The colony-forming and osteogenic commitment capacity showed a comparable finding that decreased at the age of 1 mo. The transcriptomic analysis showed the enrichment of osteoblastic regulation genes at 1 mo and loss of osteogenic features at 3 mo. The BMSCs at 7 mo showed enrichment of adipogenic and DNA repair features. Moreover, we demonstrated that the WNT and MAPK signaling pathways were upregulated at 1 mo, followed by increased pro-inflammatory and apoptotic features.

CONCLUSION

Our study uncovered the cellular and molecular dynamics of bone aging in mice and demonstrated the contribution of BMSCs to the early stage of age-related bone loss.

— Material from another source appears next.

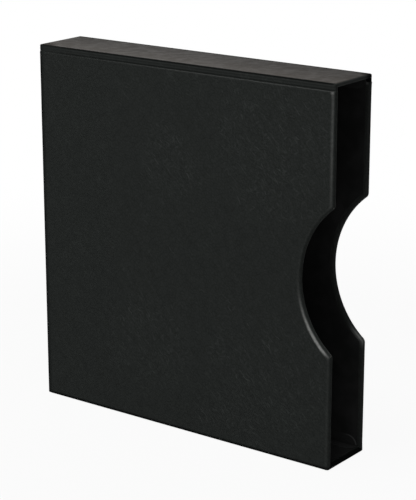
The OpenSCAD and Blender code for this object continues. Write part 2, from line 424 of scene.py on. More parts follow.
def solidLoops(faces, flats, welded, count):
    # Outer faces, the same faces turned over for the glued side, and the cut edges between them
    loops, flatLoops, edges = [], [], {}
    for face in faces:
        ring = []
        for corner in face:
            if not ring or (welded[corner] != welded[ring[-1]] and welded[corner] != welded[ring[0]]):
                ring.append(corner)
        if len(ring) < 3:
            continue
        verts = [int(welded[corner]) for corner in ring]
        loops.append(verts)
        flatLoops.append([flats[corner] for corner in ring])
        for k, vert in enumerate(verts):
            after = (k + 1) % len(verts)
            edges[(vert, verts[after])] = (flats[ring[k]], flats[ring[after]])
    skins = len(loops)
    for k in range(skins):
        loops.append([vert + count for vert in reversed(loops[k])])
        flatLoops.append(list(reversed(flatLoops[k])))
    for (a, b), (flatA, flatB) in edges.items():
        if (b, a) not in edges:
            loops.append([b, a, a + count, b + count])
            flatLoops.append([flatB, flatA, flatA, flatB])
    return loops, flatLoops


def evenly(depth):
    # A thickness or a relief that is the same all over the sheet
    return lambda points, *flat: np.full(len(points), float(depth))


def sheetPiece(name, patches, thicknessAt, reliefAt, wearAndPaintedLightAt):
    # A closed solid sheet: the outer face with its relief, the glued face under it, and cut edges
    points, flats, faces = joinPatches(patches)
    weldSize = 2e-6
    cells = np.round(points / weldSize)
    _, first, welded = np.unique(cells, axis=0, return_index=True, return_inverse=True)
    welded = welded.reshape(-1)
    place, placeFlat = points[first], flats[first]
    corners = place[welded[faces]]
    faceNormals = np.cross(corners[:, 2] - corners[:, 0], corners[:, 3] - corners[:, 1])
    normals = np.zeros_like(place)
    for corner in range(4):
        np.add.at(normals, welded[faces[:, corner]], faceNormals)
    tiny = 1e-20
    normals /= np.maximum(np.linalg.norm(normals, axis=1), tiny)[:, None]
    outer = place - normals * reliefAt(place, placeFlat)[:, None]
    inner = place - normals * thicknessAt(place)[:, None]
    loops, flatLoops = solidLoops(faces, flats, welded, len(place))
    mesh = bpy.data.meshes.new(name)
    mesh.from_pydata(np.concatenate((outer, inner)).tolist(), [], loops)
    layer = mesh.uv_layers.new(name="sheet")
    flatPlaces = np.concatenate([np.array(ring) for ring in flatLoops])
    layer.data.foreach_set("uv", flatPlaces.astype(np.float32).ravel())
    # The wear attribute holds painted highlights and some rubbing above 0, and painted shade below 0
    wearAndPaintedLight = mesh.attributes.new("wearAndPaintedLight", "FLOAT", "POINT")
    share = wearAndPaintedLightAt(place)
    wearAndPaintedLight.data.foreach_set("value", np.concatenate((share, share)).astype(np.float32))
    mesh.update()
    mesh.shade_smooth()
    piece = putInScene(name, mesh)
    edgeAngle = 50
    mesh.set_sharp_from_angle(angle=math.radians(edgeAngle))
    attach(piece, "root")
    return piece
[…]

Keywords: Bone marrow stromal cell; Mesenchymal stem cell; Mesenchymal stromal cell; Aging; Bone modeling and remodeling; Transcriptome

Core Tip: Multipotent bone marrow stromal cells (BMSCs) are adult stem cells that form functional osteoblasts and play a critical role in bone remodeling. During aging, an increase in bone loss and reduction in structural integrity lead to osteoporosis and result in an increased risk of fracture. In this study, we examined age-dependent histological changes in murine vertebrae and uncovered that bone loss begins as early as the age of 1 mo. The BMSCs isolated at different ages revealed a consistent decreasing trend in both colony-forming and osteogenic commitment capacity. Moreover, we obtained the transcriptomic profiles of BMSCs at 1 mo, 3 mo, and 7 mo to investigate the distinct molecular and regulatory features that underpin the early loss of osteogenic potential. We showed the enrichment of osteoblastic regulation genes at 1 mo and loss of osteogenic features at 3 mo. The adipogenic and DNA repair features were enriched in the later age at 7 mo. Moreover, we demonstrated that the WNT and MAPK signaling pathways were upregulated at 1 mo, followed by increased pro-inflammatory and apoptotic features.